7/8/2008 c1 15mysticLegend11
Cute, but lame nevertheless. Rather promising for your first fanfic though. I'm guessing you came up with the idea when you were in DC and the fact that I'm going to be going to San Francisco? Cute.

First of all, never, ever review your own story. Send a reply message, or edit your chapter by replacing the chapter document. If you don't know, ask and I'll show you.

You did your research all right, just not all of it. I've actually been on the elevator to go up to the Washington Monument. Have you? Sorry to burst your bubble, but you really can't see anything, even when you get to the top. There are no windows in the Washington Monument, in case you haven't noticed. Getting to the peak means an hour line when that tourist attraction is actually functioning, and they tightened security thanks to 9/11. Until you can show me proof you can actually get to the top and there's a window up there, I'm dubious.

Outside of plot, there are gaps in your writing. You know when: the time they're walking to the Constitutional Gardens, the time they're in the elevator to get up the memorial, etc. There were gaps in The Stone too, but it's much more obvious here. You have problems with pacing, because the beginning begins leisurely, and the pace steadily increases. Your prose, however, does not reflect that. You have to show that sense of suspense, danger and adrenaline through the combination of the dialogue and narration, not just a lame "Go! Go! Go!" like some kind of elementary school field day baton pass. The stairs can not just be mentioned; the picture of the three of them rushing down ten fleet of stairs has to be vivid.

You don't have a consistent writing style either. Diction is rather formal, and syntax is sometimes awkward. You'll only gain a better sense of purpose with more writing. There's also the problem that much of this can be visualized like a movie, but this is not a movie. It's a story. The part with the construction beams blocking the guy's sight-that's very National Treasure-ish, but you didn't pull it off in a literary fashion. You did so in a way that you imaged it on the big screen, but this is literature, and literature is not adapted to be made into movies.

The sakura blossoms part was kinda cliche. Otherwise, it's a huge, huge improvement from The Stone, and trust me, that's a huge compliment. Characterization could have been a little more memorable though. The whole helpless Abigail was a little sexist.
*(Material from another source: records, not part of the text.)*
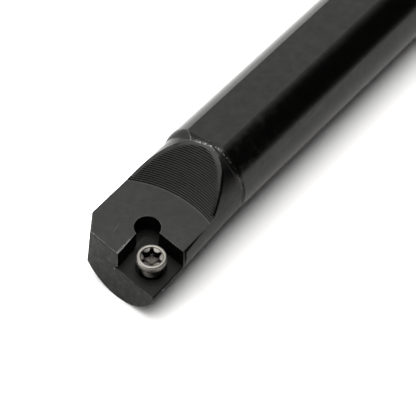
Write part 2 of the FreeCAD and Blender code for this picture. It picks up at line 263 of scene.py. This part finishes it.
def add_mesh(name, points, faces, material, smooth=True):
    """Make an object at the origin from an array of points in millimetres."""
    mesh = bpy.data.meshes.new(name)
    mesh.from_pydata((points * MM).tolist(), [], faces)
    mesh.polygons.foreach_set("use_smooth", [smooth] * len(mesh.polygons))
    mesh.update()
    piece = bpy.data.objects.new(name, mesh)
    bpy.context.scene.collection.objects.link(piece)
    mesh.materials.append(material)
    return piece


def closed_skin(rows, first_pole, last_pole):
    """Points and faces of a skin round an axis: rows of points closed by a pole at each end.

    rows has the shape (rows, columns, 3). Face j of a row joins columns j and j + 1, and the
    last column joins the first again.
    """
    count, columns, _ = rows.shape
    points = np.vstack([rows.reshape(-1, 3), first_pole, last_pole])
    index = np.arange(count * columns).reshape(count, columns)
    right = np.roll(index, -1, axis=1)
    quads = np.stack([index[:-1], index[1:], right[1:], right[:-1]], axis=-1).reshape(-1, 4)
    start = np.full(columns, count * columns)
    end = start + 1
    first_cap = np.stack([start, index[0], right[0]], axis=-1)
    last_cap = np.stack([end, right[-1], index[-1]], axis=-1)
    return points, quads.tolist() + first_cap.tolist() + last_cap.tolist()


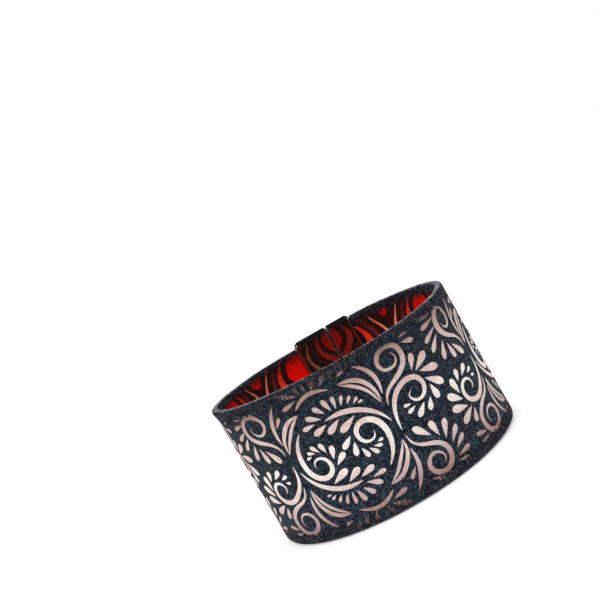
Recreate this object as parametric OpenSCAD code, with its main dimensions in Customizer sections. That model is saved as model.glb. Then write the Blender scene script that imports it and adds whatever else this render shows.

Keep writing fan fiction, will ya? Yeah, I agree with you, I don't think you should continue this story.

Congratulations on a relatively impressive first fanfic. (Emphasis on relatively.)
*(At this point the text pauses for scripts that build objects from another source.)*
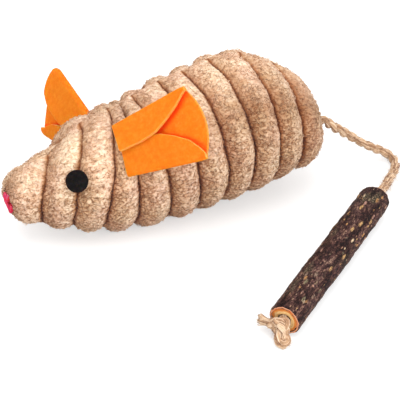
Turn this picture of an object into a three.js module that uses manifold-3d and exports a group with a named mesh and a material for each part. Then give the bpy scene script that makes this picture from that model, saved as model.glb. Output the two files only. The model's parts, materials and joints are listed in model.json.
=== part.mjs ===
// A plush toy mouse for a cat. Its body is two panels of wide-wale plush over stuffing, with folded felt
// ears, felt eyes and a felt nose. Its tail is a twine that carries a drilled chew stick and ends in a knot.
// Millimetres, +Z up. The nose points to -X, the mouse's left side to -Y, and the belly rests on z = 0.

import * as THREE from "three";
import { mergeVertices } from "three/addons/utils/BufferGeometryUtils.js";
import Module from "manifold-3d";

const wasm = await Module();
wasm.setup();

// Fits

const seatGap = 0.3; // between two pieces that touch
const cutOverrun = 6; // how far a cutter runs past what it cuts
const meshGrain = 1e-4; // closer points than this are one point

// Body: sections stand in the grooves between the wales, with the nose tip first and the rear tip last

const bodyLength = 116.6;
const noseReach = 62.9; // from the origin forward to the nose tip
const bodyRadius = 23.3; // in the grooves, where the body is fattest
const waleHeight = 2; // a wale's crest over its grooves
const waleFadeRadius = 8; // the wales flatten where the body is thinner than this
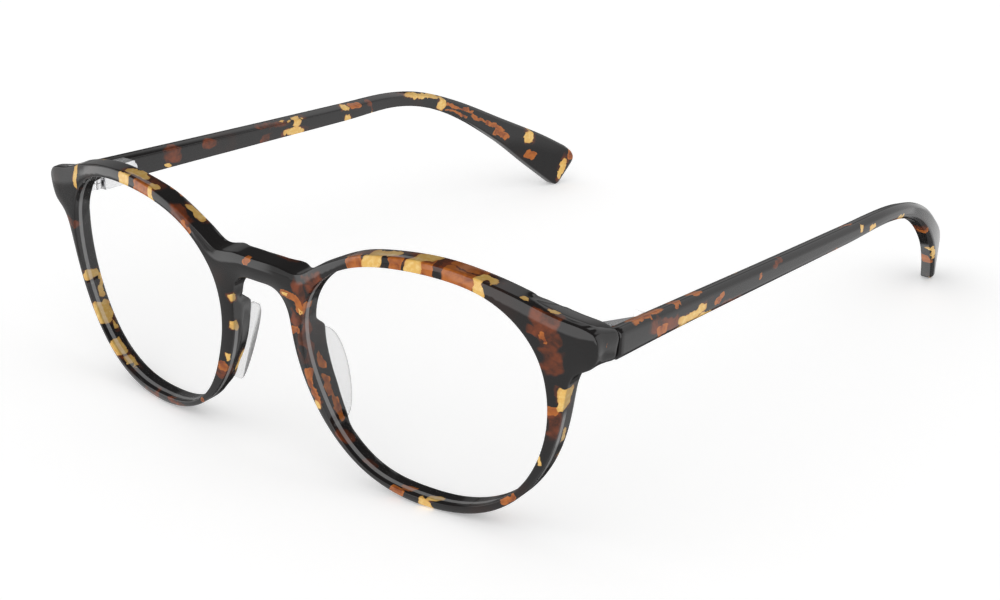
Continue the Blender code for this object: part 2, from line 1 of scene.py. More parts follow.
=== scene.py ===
"""Looks for the full-rim acetate glasses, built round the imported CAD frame.

The front, lenses, pads, temples and spring housings are made again here with
their fine surfaces: rounded edges, a crowned front, sculpted nose sides and
polished tortoiseshell acetate. Lengths are in millimetres until mesh_piece().
The front is drawn in its own plane: u across, v up, w back from its surface.
"""
import math

import bmesh
import bpy
import numpy as np
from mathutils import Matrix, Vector
from mathutils.geometry import delaunay_2d_cdt


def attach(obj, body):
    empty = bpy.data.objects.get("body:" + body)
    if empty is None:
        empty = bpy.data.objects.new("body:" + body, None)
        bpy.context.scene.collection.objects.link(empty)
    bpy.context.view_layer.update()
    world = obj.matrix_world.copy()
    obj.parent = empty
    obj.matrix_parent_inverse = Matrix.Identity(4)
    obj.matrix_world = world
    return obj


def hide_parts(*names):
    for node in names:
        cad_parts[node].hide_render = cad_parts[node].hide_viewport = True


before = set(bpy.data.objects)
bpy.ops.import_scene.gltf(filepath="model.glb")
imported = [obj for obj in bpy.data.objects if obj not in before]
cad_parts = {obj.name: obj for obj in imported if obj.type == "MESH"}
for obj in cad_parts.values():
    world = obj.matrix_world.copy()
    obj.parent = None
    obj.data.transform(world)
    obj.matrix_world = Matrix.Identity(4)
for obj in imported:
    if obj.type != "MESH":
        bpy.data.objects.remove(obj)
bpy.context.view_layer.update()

MM = 0.001
SIDES = {"left": 1, "right": -1}

# ---------- main sizes
# Most are the CAD's. The end pieces' outline and the pads follow the photograph more closely.
MIDDLE = 77.47
FRONT_REST = 0.127
FRONT_TILT = math.radians(3.9)
FRONT_BOW_RADIUS = 251.5
RIM_DEPTH = 4.2
FRONT_OUTLINE = (
    (0.0, 34.2), (4.2, 33.8), (6.4, 31.4), (7.3, 26.0), (9.4, 17.4), (14.1, 9.2), (20.5, 3.5),
    (28.0, 0.6), (35.0, 0.0), (42.6, 1.1), (49.6, 4.9), (55.5, 12.3), (58.5, 20.2), (59.8, 26.4),
    (61.6, 30.9), (64.4, 32.7), (65.3, 34.6), (65.4, 37.3), (64.4, 38.9), (60.0, 40.3),
    (53.5, 42.5), (46.8, 44.5), (37.9, 45.8), (29.2, 45.4), (22.4, 44.1), (16.6, 41.6),
    (12.9, 39.6), (9.9, 38.0), (6.0, 38.3), (0.0, 38.4),
)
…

Oh yeah, and since it's a personal rule that I'm working on to praise specifically about something, good hook. The riddle at the beginning was able to tie the fanfic with the movie, thus allowing the reader to pick up where the movie left off. This is crucial in fan fiction, so I'm glad you managed to do it well.

Ganbatte.
7/6/2008 c1 4ZDBurkett
It's not likely that I'll continue this story. It was designed to be more of a one-shot story. For now, anyway.

Maybe I'll write more of it some day.

-Oswaft
7/6/2008 c1 18Harm Marie
Neat. So, will there be more in this story-line?
7/5/2008 c1 Teal Masterbolt
Eh, kinda lame...Just joking, it was pretty freakin great. I am putting you under favorite authors list so if you ever do continue the story, i will know. I especially liked how you managed to get the timing of everything sound so exact, that has to be the hardest part of National Treasure stories. Pretty Freakin GREAT.
7/5/2008 c1 Ellasphere
cool. I like it
7/3/2008 c1 56daisyduke80
interesting. i love it! update soon!